# Renting a GTR..



## Krambry (Oct 24, 2008)

Morning Lads
After some info really, my girlfriend wants to rent out a R35 for my birthday for the day, we know Avis do this with a capped mileage of 125miles a day, any mile over is £2 which i think is shocking. 
It would be the best birthday prezzie ever, hopefully getting my R34 and the R35 together for some pic's. Does anybody on here know of other renting companies that rent the 35 out. 
Many thanks Mark.


----------



## axolotl (May 29, 2008)

there's Rio Prestige : Sports, Exotic and Supercar Car Hire who also have a veyron for hire! quite far from portsmouth though. Also there are several car clubs now where you buy a certain number of points which you can use to drive various cars including R35 but obviously they're quite pricey


----------



## Krambry (Oct 24, 2008)

Thanks for the site axolotl, went on but diddent give a price for the day, will give them a bell this week,, cant belive there's no other renting companies which do the 35..


----------



## agent-x (Jul 26, 2008)

im pretty sure avis hire out 35's


----------



## axolotl (May 29, 2008)

you're right according to one previous thread on here! http://www.gtr.co.uk/forum/120171-gtr-rental-avis-uk.html p.s. just checked their website http://www.avisprestige.co.uk/ and the do still offer R35


----------



## axolotl (May 29, 2008)

Sports Car Hire UK - Nissan GTR Black edition apart from rioprestige I haven't spoken to any of these companies before. Questions to ask are are the cars regularly inspected by HPCs or by reputable alternatives (such as Litchfield). Look up past reviews from former customers to check they haven't been stung on their excess for damage they don't believe they caused. I have no reason to suspect any of these companies of this type of thing but these are questions I would always look into before signing on the dotted line. Ecurie25 have one in Central London http://www.ecurie25.co.uk/


----------



## smikee (Nov 8, 2009)

Krambry said:


> Thanks for the site axolotl, went on but diddent give a price for the day, will give them a bell this week,, cant belive there's no other renting companies which do the 35..


I went on and it says £450 per day for 1-2 days.


----------



## Krambry (Oct 24, 2008)

Thanks lads, have spoken to sports car hire, can do a better deal if i rent the 35 for two days, they have even bolted on more miles as a sweetner.


----------



## agent-x (Jul 26, 2008)

what sort of price are you paying if you dont mind me asking?


----------



## Steve (Sep 21, 2001)

If thats your g'friend on the chair in your avitar and she will do that over one of my chairs I mite just let you negotiate a rate for my GTR ! LOL


----------



## sin (Dec 3, 2007)

Steve said:


> If thats your g'friend on the chair in your avitar and she will do that over ........................................

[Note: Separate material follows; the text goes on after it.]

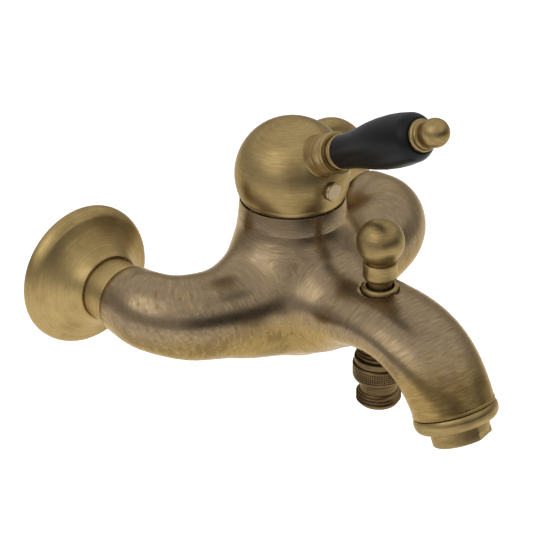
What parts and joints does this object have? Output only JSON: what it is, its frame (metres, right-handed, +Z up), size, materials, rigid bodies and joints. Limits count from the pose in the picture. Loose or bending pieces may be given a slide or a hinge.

I really thought u was going to put over something else there Steve.

I need to take my mind out of the gutter.


----------



## Steve (Sep 21, 2001)

New Years Res, try to be good (it aint working too well) LOL


----------



## Krambry (Oct 24, 2008)

LOL, she was an ex..... so your more that welcome to her,,, arrrrr the good old days... 

As for the renting the gtr it worked out very simlar to prices from avis, they just bolted on more miles to use over the two day rent.


----------



## Steve (Sep 21, 2001)

na, don't do sloppy seconds LOL

Avis rent out GTR's ???


----------



## Krambry (Oct 24, 2008)

They do, then i found out from talking to sports car hire,,, they use there cars.


----------



## axolotl (May 29, 2008)

only 100 miles a day? it takes me over ten miles to get all the fluids warm in mine....i know it's only a rental car but you still wouldn't want to thrash it when it's cold....would you?


----------



## Season (Nov 1, 2016)

*Nissan GTR Hire*

Have you tried Season Car Hire they have it at £250 a day at the moment


----------



## Season (Nov 1, 2016)

Hi, I can help with that?
when's the birthday?


----------



## WarrenA (Jun 2, 2016)

A bit late to the party I think this post was 6yrs ago!


----------



## tonigmr2 (Sep 12, 2002)

Have you tried Season car hire and the username is Season...think you need to speak to admin before advertising chap. Please don't post until you do.


----------